Nevertheless, in January 2023, the Russians undertook a series of offensive operations focused on seizing the Donbas, counter-attacking Ukrainian positions outside Kreminna and launching offensives at Vuhledar and Mariinka. As of early March, these appeared unlikely to generate major breakthroughs, as the Russian military has continued to suffer from poor force quality and dwindling artillery ammunition. Moscow appeared intent on extending the war in the hope of making it materially unsustainable for Ukraine and its Western partners.
It remained unclear whether Ukraine could capitalise on these deficits over the course of the spring.
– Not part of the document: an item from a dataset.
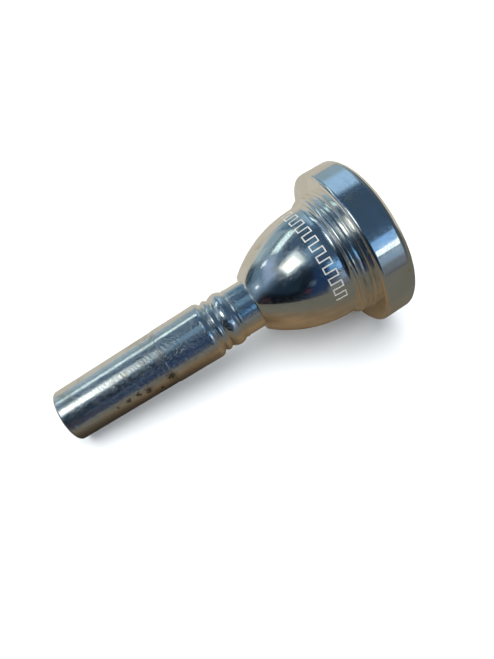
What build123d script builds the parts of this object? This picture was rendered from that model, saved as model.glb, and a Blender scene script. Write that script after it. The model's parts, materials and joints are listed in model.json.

It sought to maintain pressure on Russian forces while generating additional units to set up another major offensive. Unpacked, its war-fighting strategy has three components: symmetrical attrition of Russian forces selectively along a 1,000 km front line; extending Russian forces with simultaneous pressure along disparate segments of the front line; and, once those forces have been sufficiently weakened, offensive operations with manoeuvre characteristics, ideally in combined-arms mode.
Western assistance has brought Ukraine to an impressive point, but it’s not clear that it can yield a fires advantage for Ukraine sufficient to ensure further operational breakthroughs or strategic gains. Seasoned analysts are anticipating a drawn-out conflict. 36 In this light, it is sensible for the Pentagon and allied defence ministries to try to scale up combined-arms training and provide additional types and greater numbers of precisionguided weapons. Higher combined-arms proficiency could offer Ukraine a qualitative advantage on the battlefield by enabling its forces to more effectively coordinate the joint use of weapons systems such as armoured infantry fighting vehicles, main battle tanks, self-propelled artillery and airdefence systems, among other assets. Even with more effective wide-scale combined-arms training and precision strikes, however, it is unlikely that the Ukrainian armed forces will be able to escape attrition.